>> START SOURCE DATA

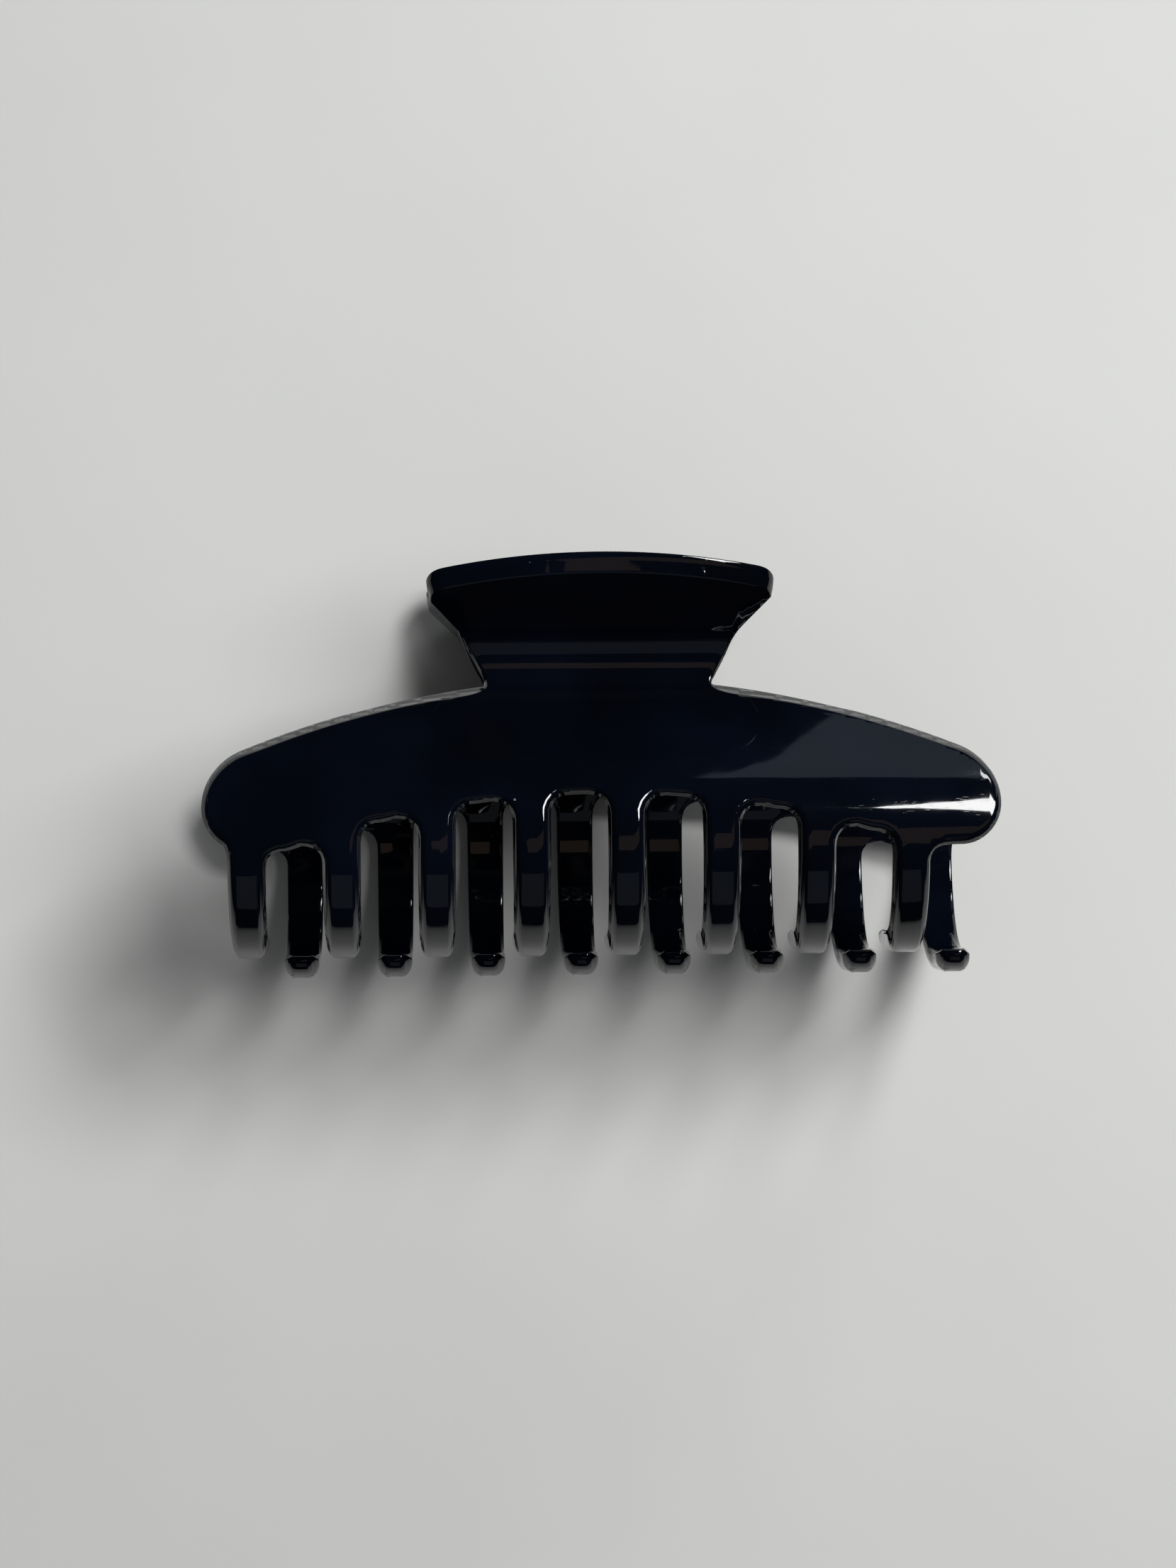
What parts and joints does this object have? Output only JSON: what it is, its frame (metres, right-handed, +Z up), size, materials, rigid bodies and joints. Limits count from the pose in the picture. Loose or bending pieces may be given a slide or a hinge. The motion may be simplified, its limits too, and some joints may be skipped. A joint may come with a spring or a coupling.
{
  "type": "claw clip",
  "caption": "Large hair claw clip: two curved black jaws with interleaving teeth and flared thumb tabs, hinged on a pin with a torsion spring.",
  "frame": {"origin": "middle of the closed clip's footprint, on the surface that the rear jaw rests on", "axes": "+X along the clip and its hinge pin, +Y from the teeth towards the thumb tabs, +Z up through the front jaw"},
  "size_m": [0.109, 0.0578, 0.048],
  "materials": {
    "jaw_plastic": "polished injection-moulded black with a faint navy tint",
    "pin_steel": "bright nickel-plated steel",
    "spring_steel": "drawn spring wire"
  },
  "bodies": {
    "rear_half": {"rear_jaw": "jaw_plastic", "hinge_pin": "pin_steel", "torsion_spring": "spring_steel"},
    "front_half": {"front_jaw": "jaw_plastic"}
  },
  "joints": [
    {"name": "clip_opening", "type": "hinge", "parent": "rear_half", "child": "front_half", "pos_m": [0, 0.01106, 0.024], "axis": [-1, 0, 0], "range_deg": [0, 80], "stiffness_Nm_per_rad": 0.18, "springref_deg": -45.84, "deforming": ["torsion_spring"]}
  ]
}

>> END SOURCE DATA

Reproduce the data in full, exactly as presented.

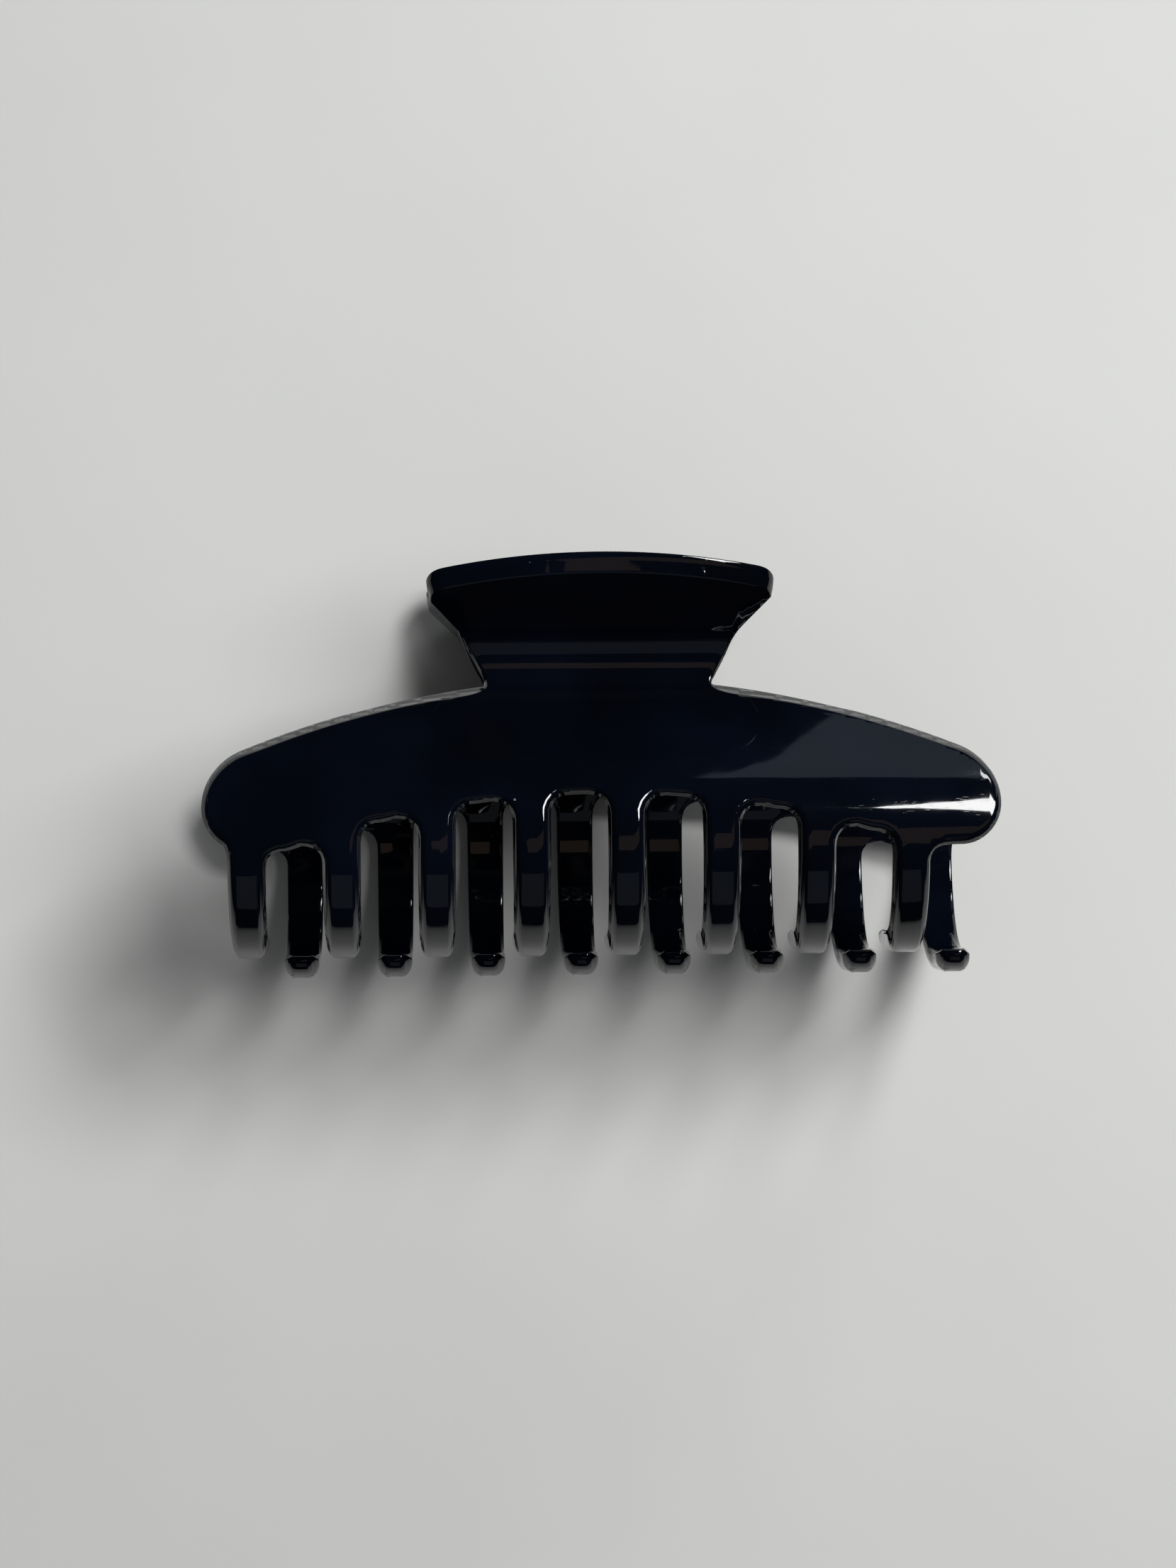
What parts and joints does this object have? Output only JSON: what it is, its frame (metres, right-handed, +Z up), size, materials, rigid bodies and joints. Limits count from the pose in the picture. Loose or bending pieces may be given a slide or a hinge. The motion may be simplified, its limits too, and some joints may be skipped. A joint may come with a spring or a coupling.
{
  "type": "claw clip",
  "caption": "Large hair claw clip: two curved black jaws with interleaving teeth and flared thumb tabs, hinged on a pin with a torsion spring.",
  "frame": {"origin": "middle of the closed clip's footprint, on the surface that the rear jaw rests on", "axes": "+X along the clip and its hinge pin, +Y from the teeth towards the thumb tabs, +Z up through the front jaw"},
  "size_m": [0.109, 0.0578, 0.048],
  "materials": {
    "jaw_plastic": "polished injection-moulded black with a faint navy tint",
    "pin_steel": "bright nickel-plated steel",
    "spring_steel": "drawn spring wire"
  },
  "bodies": {
    "rear_half": {"rear_jaw": "jaw_plastic", "hinge_pin": "pin_steel", "torsion_spring": "spring_steel"},
    "front_half": {"front_jaw": "jaw_plastic"}
  },
  "joints": [
    {"name": "clip_opening", "type": "hinge", "parent": "rear_half", "child": "front_half", "pos_m": [0, 0.01106, 0.024], "axis": [-1, 0, 0], "range_deg": [0, 80], "stiffness_Nm_per_rad": 0.18, "springref_deg": -45.84, "deforming": ["torsion_spring"]}
  ]
}